São duas palavras que nos resolvem todas estas equações. Amor e liberdade. O amor asfixia sem liberdade, mas com ela abrem-se sempre novos desafios e tentações. O mesmo acontece na democracia. Sem a liberdade é letra morta, mas com ela pode transformar-se em libertinagem, egoísmo, violência da vontade dos mais fortes sobre a fragilidade dos mais fracos. Há quem professe que a liberdade é uma ilusão que desfaz relações, impérios e poderes. Perigoso pensá-lo. Porque o amor e a democracia sem liberdade não passam de uma permanente portagem que nos obriga, todos os dias, a abdicar mais um bocadinho do que nos fez únicos. Difícil equilíbrio, o único possível. Tudo o resto, mesmo o que aos olhos parece amor e democracia, não passa de um abismo.

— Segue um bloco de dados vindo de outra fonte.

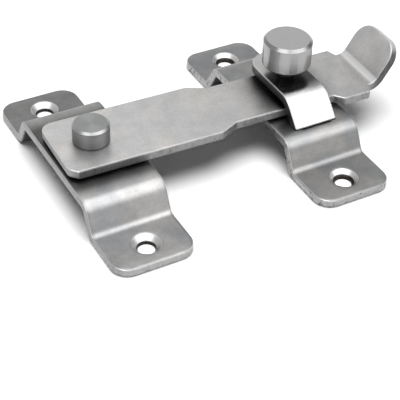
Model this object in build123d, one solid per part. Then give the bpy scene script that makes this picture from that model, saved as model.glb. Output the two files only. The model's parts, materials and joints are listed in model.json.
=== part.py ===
from build123d import *

# Flip latch for a barn door: a flat bar swings on a headed pin and drops into a hook-shaped
# keeper, and a push knob on the keeper locks it there. All sizes are in millimetres.
# X runs from the pivot pin to the keeper, Y is up the door once fitted, Z stands off the door.
# The origin is on the pivot pin's axis, on the plane the two brackets are screwed to.
import os
from math import asin, atan2, cos, degrees, hypot, radians, sin, tan

os.makedirs("parts", exist_ok=True)

# stock and edge finish
PLATE = 2.5                 # brackets, bar and keeper are all cut from the same plate
EDGE_R = 0.3                # tumbled edge of the plate pieces

# brackets, both alike but for what is fixed to their raised tops
BRACKET_W = 23.6
BRACKET_L = 82.0
BRACKET_PITCH = 62.0        # pivot pin axis to the middle of the catch bracket
RAISE = 10.5                # top of the raised part above the door
FLAT_HALF = 18.5            # half length of the flat raised top
BEND_R = 1.6                # inner radius of the bends at the raised top and at the foot
WEB_ANGLE = 61.5            # slope of the web between foot and raised top, degrees
FOOT_CORNER_R = 5.0
SCREW_END = 7.6             # middle of a screw hole to the end of its foot
SCREW_HOLE_D = 4.8
COUNTERSINK_D = 8.3
COUNTERSINK_ANGLE = 90.0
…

É o habitual em mim nesta relação consigo. De um assunto nasce outro. As conversas mais interessantes nunca são as que tentam explicar o mundo. Porque cada vez que nos aproximamos de alguma janela entreaberta, de um ténue esgar de luz, logo outra teoria ainda mais brilhante coloca em causa o que antes se construíra. É a razão por que gosto de trocar palavras como troco bolas num campo de basquetebol, falar sobre o nada e sobre coisa nenhuma – a partir do nada podemos ser verdadeiros sábios, afinal é o único ponto onde todos somos capazes de perceber. Por isso, fico feliz quando os meus filhos me respondem à sacramental e tonta pergunta de todos os pais, com um conciso 'Não estou a pensar em nada'.